[lbo-talk] South & North

Patrick Bond pbond at mail.ngo.za
Wed Feb 9 19:15:34 PST 2005


Wojtek, since you're no US nationalist ignorant of the application of political concepts elsewhere, perhaps you'd qualify the use of the word reparations when you do these critiques in future, and indeed endorse the concept when applied to US companies that made profits from apartheid, against the desires of the South African people fighting apartheid. For that is what is at issue in our local - and in many global - debates: something that is indeed justiciable were the Alien Tort Claims Act to be taken more seriously by NY judges (the appeals process continues).

Jubilee South Africa had a similar debate with Iris Young when she visited Jo'burg a couple of years ago, by the way, about the two different ways of getting at reparations. I can't remember the exact lines of argument, and the way that a fantastic strategist like Dennis Brutus has linked the two causes (reparations for apartheid, and for slavery). But I suspect there are some good answers out there, if you google around, assuming that you want lbo-list members to have access to a balanced argument.

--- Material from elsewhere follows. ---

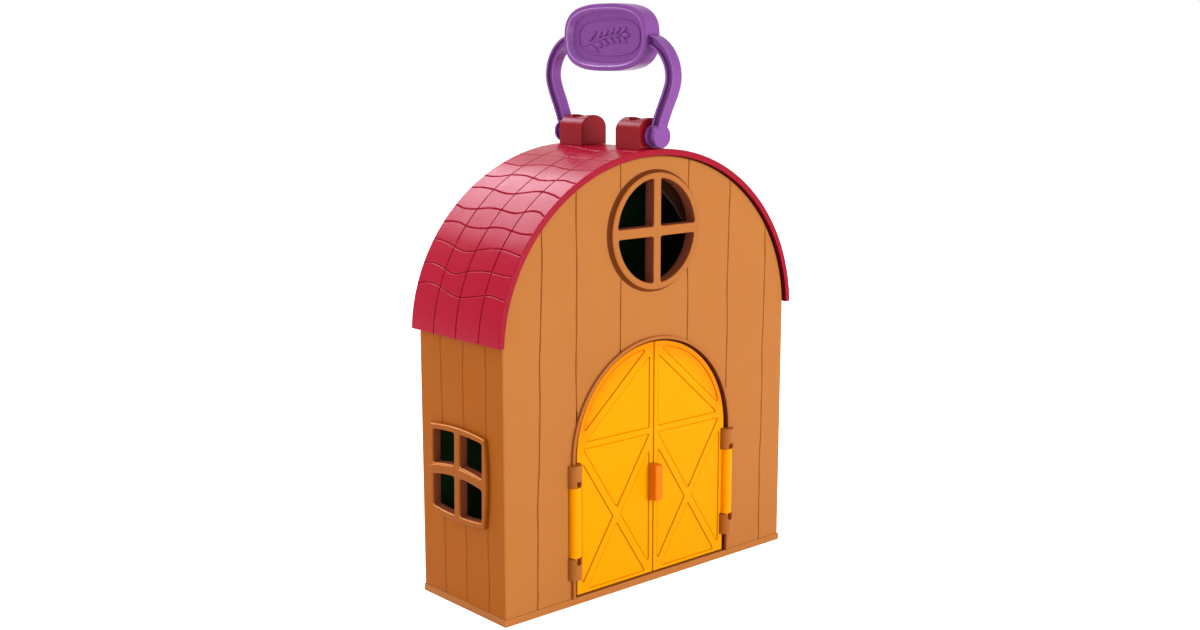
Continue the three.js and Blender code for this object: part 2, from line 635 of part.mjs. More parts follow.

One key objective of the apartheid-profits reparations struggle, is to continue identifying ways to explain systemic underdevelopment and residual poverty, by way of identifying who won and lost. That's not something you'd object to, I hope.

Cheers, P.

----- Original Message ----- From: "Wojtek Sokolowski" <sokol at jhu.edu>
> Not to mention the fact that the only people that would actually benefit
> even if the reparations claim ever succeeded would be lawyers and assorted
> moral entrepreneurs claiming to "represent" the victims (cf. Norman
> Finkelstein,_ The Holocaust Industry_).